28.08 — 29.11.2020

Amy Lien & Enzo Camacho*

Amy Lien (née en 1987, Etats-Unis) et Enzo Camacho (né en 1985, Philippines) sont des artistes dont la pratique collaborative qui, partant des Philippines pour d’autres horizons, traite des itérations locales du conflit entre le travail et le capital sous l’angle des dommages post-coloniaux. Leurs projets impliquent souvent une période immersive de recherche ou de vie dans un lieu, au cours de laquelle ils tentent d’identifier des points de tension propre à la manipulation de vies et de mondes à des fins de profit et de développement. Les œuvres qui émergent de cette recherche expérientielle impliquent des expériences interactives avec des matériaux modestes (comme de la lumière, du papier, des cordes et des bâtons) sinscrivant dans un processus d’apprentissage continu.

Amy Lien & Enzo Camacho, waves move bile / Les flots du fiel, 2020
Installation multimédia, programmation lumière et son
Commissionné par Manifesta 13 Marseille
Courtesy des artistes

L’Ahp est un esprit du folklore cambodgien qui hante la région correspondant à l’ancienne Indochine française. Elle est généralement représentée comme une tête flottante, enveloppée d’un halo gazeux et de laquelle pendent des viscères. La nuit, elle sème la terreur dans son village, se nourrissant d’ordures, d’eau croupie, de plaies béantes et de fœtus, avant de rejoindre son corps à l’aube. Bien que la figure de l’Ahp soit traditionnellement associée aux notions d’étrangeté et de méfiance, Amy Lien et Enzo Camacho y voient un puissant outil pour décrypter les situations de rupture et de survie.

Dans le cadre de leur contribution à Manifesta 13, les artistes ont fait don à Marseille d’une Ahp prenant les traits de l’un des personnages féminins monumentaux qui ornent les escaliers emblématiques de la gare Saint-Charles.
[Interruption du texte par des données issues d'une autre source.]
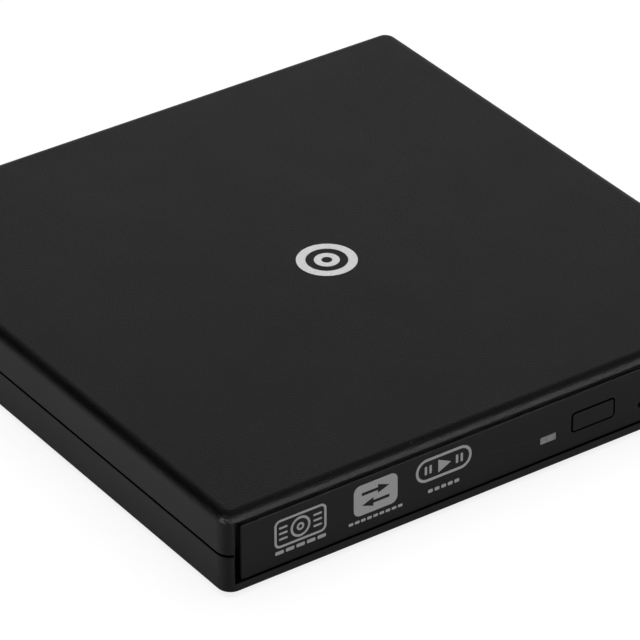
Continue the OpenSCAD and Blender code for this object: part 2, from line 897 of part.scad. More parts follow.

Créée entre 1923 et 1924 par le sculpteur provençal Louis Botinelly, l’allégorie des Colonies d’Asie prenant la forme d’une femme nue allongée, entourée d’une profusion d’objets « exotiques », et faisant face à sa jumelle, les Colonies d’Afrique, demeure un témoin grotesque du rôle de la ville au sein du projet colonial européen. Les artistes décapitent symboliquement ce monument raciste et transforment sa tête ainsi tranchée en un spectre qui hante les lugubres souterrains de la citerne des Moulins. Produisant un violent contraste avec la célébration du projet colonial signée Botinelly, l’installation sculpturale waves move bile [Les flots du fiel] dépeint cet épisode de l’histoire comme une abomination, une plaie à jamais suintante, avec laquelle nous devons perpétuellement composer à l’ère de la mondialisation néocoloniale.

Produits au cours de ces derniers mois de turbulences, dans des conditions de mobilité restreinte, principalement à New York et dans une petite ville des environs de Milan, les objets exposés, semblables à des lanternes, sont constitués de matière organique collectée par les artistes, tels que des restes de légumes et des déchets végétaux provenant de leurs environnements respectifs. Ces matériaux modestes qui concentrent l’attention sur le corps vivant, en dressant la liste des aliments consommés et des environnements habités, sont moulés dans les organes et les traits du visage de l’Ahp. En parallèle, de simples enregistrements médicaux et sonores réalisés par les artistes et diffusés par intermittence au sein de l’installation transcrivent les fonctions corporelles et les bruits ambiants, rappelant le processus intime par lequel un corps s’adapte à son environnement. Cette disposition – des têtes, des organes, de la lumière et du son – est schématisée selon la théorie de la médecine traditionnelle chinoise. Cette théorie conceptualise la santé selon l’unité des interactions entre cinq systèmes d’organes caractérisés par les éléments de la terre, de l’eau, du feu, du métal et du bois. Les pulsations internes et les sons environnementaux de ce corps collectif sont exprimés par des signaux lumineux qui ricochent les uns sur les autres, recalibrant la stase au milieu des perturbations. La représentation monstrueuse de l’histoire coloniale et de ses funestes conséquences par Amy Lien et Enzo Camacho prend ainsi une dimension générative. Telles des graines développant de nouvelles racines, les têtes flottantes aux organes internes ballants sont une invitation à imaginer de façon novatrice et insolite la vie après la rupture coloniale.